MD 552 begins at a point between First Street and Church Street in the unincorporated village of Dominion. The highway continues south as county-maintained Little Creek Road. MD 552 heads east as a two-lane undivided road to an intersection with Parson Island Road, where the state highway turns north. The state highway passes through farmland and becomes lined with residences as it approaches an intersection with MD 18 (Main Street) in Chester. MD 552 continues a short distance between shopping centers to its northern terminus at a right-in/right-out interchange with US 50/US 301 (Blue Star Memorial Highway) at exit 39B.

==History==
MD 552 was paved starting from MD 18 toward Dominion in two sections that opened in 1933 and 1935, respectively.
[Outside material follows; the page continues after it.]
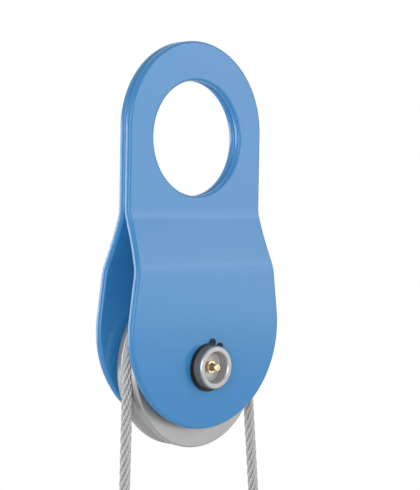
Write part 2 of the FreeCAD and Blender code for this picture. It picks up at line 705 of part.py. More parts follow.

MD 552 was extended north to connect with the ramps for exit 39B of US 50/US 301 when that highway was upgraded to a freeway around 1991.

==Junction list==

| Location | mi | km | Destinations | Notes |
| Dominion | 0.00 | 0.00 | Little Creek Road south | Southern terminus |
| Chester | 2.11 | 3.40 | MD 18 (Main Street) to US 50 west – Stevensville, Grasonville | Officially MD 18B |
| 2.20 | 3.54 | US 50 east / US 301 north (Blue Star Memorial Highway) – Easton, Centreville | Right-in/right-out interchange with eastbound US 50/US 301 (exit 39B); northern terminus |
1.000 mi = 1.609 km; 1.000 km = 0.621 mi Incomplete access;

==Auxiliary route==
MD 552A is the designation for Chester Station Road, an unsigned 0.08 mi highway along the same line as MD 552 on the north side of US 50/US 301. The state highway runs from a right-in/right-out interchange with westbound US 50/US 301 at exit 39B north to Piney Creek Road, which is unsigned MD 18T west of the intersection to the signed mainline of MD 18.